* [Given request]:
Please copy the lines below exactly, from the first one through the line showing "white = (1, 1, 1, 1)".

* [Material]:

— Start —

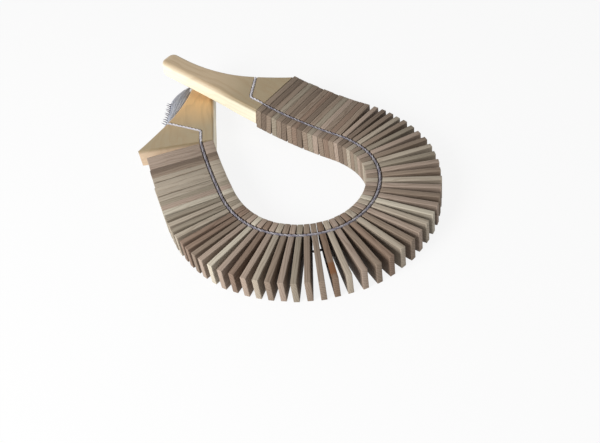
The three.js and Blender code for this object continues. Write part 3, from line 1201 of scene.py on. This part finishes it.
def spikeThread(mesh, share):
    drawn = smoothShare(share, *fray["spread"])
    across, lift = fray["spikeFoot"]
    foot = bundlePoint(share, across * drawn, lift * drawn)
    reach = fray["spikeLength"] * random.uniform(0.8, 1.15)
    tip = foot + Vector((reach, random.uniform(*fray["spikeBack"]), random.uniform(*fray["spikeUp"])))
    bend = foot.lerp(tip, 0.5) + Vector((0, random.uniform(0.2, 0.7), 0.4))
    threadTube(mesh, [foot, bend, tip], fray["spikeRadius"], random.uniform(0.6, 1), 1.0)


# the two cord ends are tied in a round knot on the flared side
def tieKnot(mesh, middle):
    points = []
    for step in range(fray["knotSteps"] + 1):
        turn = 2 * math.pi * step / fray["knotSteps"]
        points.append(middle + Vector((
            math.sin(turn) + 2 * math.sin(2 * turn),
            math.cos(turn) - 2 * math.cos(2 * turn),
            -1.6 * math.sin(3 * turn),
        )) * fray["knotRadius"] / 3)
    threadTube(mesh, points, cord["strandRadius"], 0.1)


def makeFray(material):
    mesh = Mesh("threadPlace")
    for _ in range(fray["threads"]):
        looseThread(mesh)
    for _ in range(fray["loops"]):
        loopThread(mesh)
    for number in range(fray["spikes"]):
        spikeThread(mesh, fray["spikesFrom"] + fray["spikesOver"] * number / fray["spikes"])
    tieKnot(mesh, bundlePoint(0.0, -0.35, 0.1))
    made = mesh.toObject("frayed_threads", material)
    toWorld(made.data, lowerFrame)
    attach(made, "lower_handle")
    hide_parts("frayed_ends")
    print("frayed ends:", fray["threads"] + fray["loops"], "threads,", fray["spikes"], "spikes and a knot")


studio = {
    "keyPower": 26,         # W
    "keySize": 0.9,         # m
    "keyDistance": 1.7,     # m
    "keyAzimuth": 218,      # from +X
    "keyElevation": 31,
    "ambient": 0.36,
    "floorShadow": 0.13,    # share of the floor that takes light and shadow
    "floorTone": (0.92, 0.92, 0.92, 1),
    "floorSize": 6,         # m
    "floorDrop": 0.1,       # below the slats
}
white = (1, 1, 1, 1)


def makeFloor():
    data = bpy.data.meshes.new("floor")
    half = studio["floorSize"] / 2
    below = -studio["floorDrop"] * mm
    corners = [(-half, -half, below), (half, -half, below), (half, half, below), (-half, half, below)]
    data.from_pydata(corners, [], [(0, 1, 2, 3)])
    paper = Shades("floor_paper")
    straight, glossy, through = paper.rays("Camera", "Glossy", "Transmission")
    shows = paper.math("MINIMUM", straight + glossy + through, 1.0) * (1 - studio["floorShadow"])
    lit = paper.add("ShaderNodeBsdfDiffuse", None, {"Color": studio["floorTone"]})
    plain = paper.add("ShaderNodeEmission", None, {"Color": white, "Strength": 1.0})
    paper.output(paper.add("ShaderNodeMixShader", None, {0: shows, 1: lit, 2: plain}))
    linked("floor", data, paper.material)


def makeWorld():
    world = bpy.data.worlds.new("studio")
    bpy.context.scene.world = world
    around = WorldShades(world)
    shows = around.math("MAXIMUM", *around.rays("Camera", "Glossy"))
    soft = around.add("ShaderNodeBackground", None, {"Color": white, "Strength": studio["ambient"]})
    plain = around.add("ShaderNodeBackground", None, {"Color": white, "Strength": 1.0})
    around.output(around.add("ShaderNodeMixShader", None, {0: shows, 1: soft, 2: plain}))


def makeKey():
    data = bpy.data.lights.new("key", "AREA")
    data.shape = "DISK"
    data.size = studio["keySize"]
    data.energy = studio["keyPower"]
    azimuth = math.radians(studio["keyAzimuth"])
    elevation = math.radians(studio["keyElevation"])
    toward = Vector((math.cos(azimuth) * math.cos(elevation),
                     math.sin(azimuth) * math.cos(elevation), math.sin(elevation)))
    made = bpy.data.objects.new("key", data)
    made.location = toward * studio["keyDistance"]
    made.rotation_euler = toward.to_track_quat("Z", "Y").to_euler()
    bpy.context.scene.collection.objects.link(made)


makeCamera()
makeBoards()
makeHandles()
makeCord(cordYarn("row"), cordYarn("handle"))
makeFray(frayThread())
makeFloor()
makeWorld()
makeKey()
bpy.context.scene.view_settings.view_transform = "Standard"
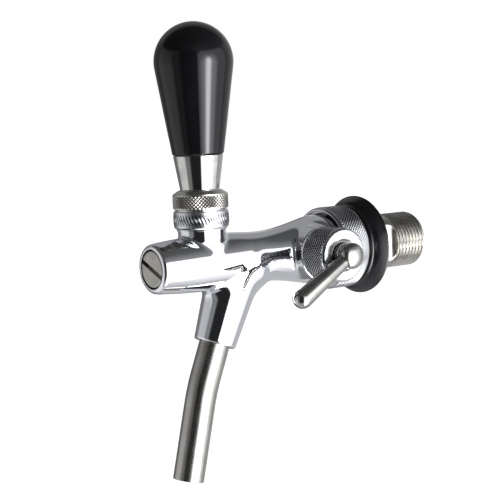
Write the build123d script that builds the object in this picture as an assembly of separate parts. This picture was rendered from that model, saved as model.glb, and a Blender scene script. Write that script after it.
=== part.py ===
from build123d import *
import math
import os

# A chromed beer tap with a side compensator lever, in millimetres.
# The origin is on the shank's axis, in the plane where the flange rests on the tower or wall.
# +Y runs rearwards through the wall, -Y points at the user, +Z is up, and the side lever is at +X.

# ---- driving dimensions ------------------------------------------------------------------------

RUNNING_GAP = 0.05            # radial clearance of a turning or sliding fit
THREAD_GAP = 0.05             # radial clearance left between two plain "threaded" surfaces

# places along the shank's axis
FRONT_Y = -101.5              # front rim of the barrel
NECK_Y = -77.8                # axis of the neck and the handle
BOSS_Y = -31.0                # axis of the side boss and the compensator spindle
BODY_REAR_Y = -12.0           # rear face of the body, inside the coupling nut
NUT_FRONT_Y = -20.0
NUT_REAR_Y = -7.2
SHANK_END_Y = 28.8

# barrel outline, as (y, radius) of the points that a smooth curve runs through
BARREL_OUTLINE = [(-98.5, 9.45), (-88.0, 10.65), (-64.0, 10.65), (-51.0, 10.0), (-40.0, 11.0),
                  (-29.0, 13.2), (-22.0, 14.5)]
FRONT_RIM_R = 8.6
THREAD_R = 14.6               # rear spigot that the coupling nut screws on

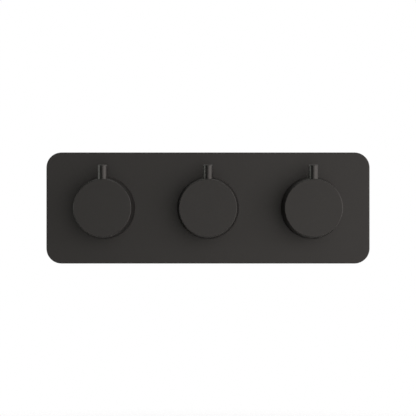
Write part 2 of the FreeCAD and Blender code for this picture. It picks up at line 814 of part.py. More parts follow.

— End —

* [Solution for this problem]:
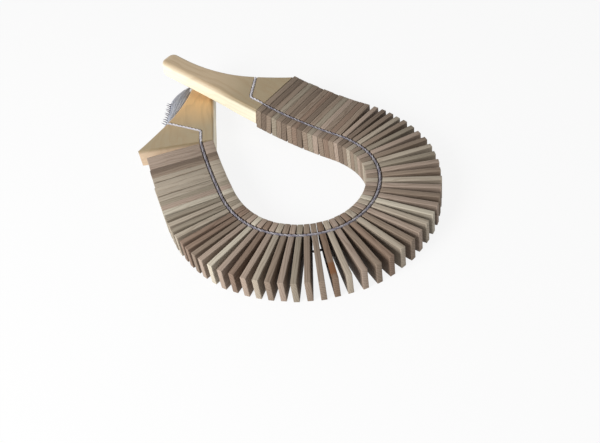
The three.js and Blender code for this object continues. Write part 3, from line 1201 of scene.py on. This part finishes it.
def spikeThread(mesh, share):
    drawn = smoothShare(share, *fray["spread"])
    across, lift = fray["spikeFoot"]
    foot = bundlePoint(share, across * drawn, lift * drawn)
    reach = fray["spikeLength"] * random.uniform(0.8, 1.15)
    tip = foot + Vector((reach, random.uniform(*fray["spikeBack"]), random.uniform(*fray["spikeUp"])))
    bend = foot.lerp(tip, 0.5) + Vector((0, random.uniform(0.2, 0.7), 0.4))
    threadTube(mesh, [foot, bend, tip], fray["spikeRadius"], random.uniform(0.6, 1), 1.0)


# the two cord ends are tied in a round knot on the flared side
def tieKnot(mesh, middle):
    points = []
    for step in range(fray["knotSteps"] + 1):
        turn = 2 * math.pi * step / fray["knotSteps"]
        points.append(middle + Vector((
            math.sin(turn) + 2 * math.sin(2 * turn),
            math.cos(turn) - 2 * math.cos(2 * turn),
            -1.6 * math.sin(3 * turn),
        )) * fray["knotRadius"] / 3)
    threadTube(mesh, points, cord["strandRadius"], 0.1)


def makeFray(material):
    mesh = Mesh("threadPlace")
    for _ in range(fray["threads"]):
        looseThread(mesh)
    for _ in range(fray["loops"]):
        loopThread(mesh)
    for number in range(fray["spikes"]):
        spikeThread(mesh, fray["spikesFrom"] + fray["spikesOver"] * number / fray["spikes"])
    tieKnot(mesh, bundlePoint(0.0, -0.35, 0.1))
    made = mesh.toObject("frayed_threads", material)
    toWorld(made.data, lowerFrame)
    attach(made, "lower_handle")
    hide_parts("frayed_ends")
    print("frayed ends:", fray["threads"] + fray["loops"], "threads,", fray["spikes"], "spikes and a knot")


studio = {
    "keyPower": 26,         # W
    "keySize": 0.9,         # m
    "keyDistance": 1.7,     # m
    "keyAzimuth": 218,      # from +X
    "keyElevation": 31,
    "ambient": 0.36,
    "floorShadow": 0.13,    # share of the floor that takes light and shadow
    "floorTone": (0.92, 0.92, 0.92, 1),
    "floorSize": 6,         # m
    "floorDrop": 0.1,       # below the slats
}
white = (1, 1, 1, 1)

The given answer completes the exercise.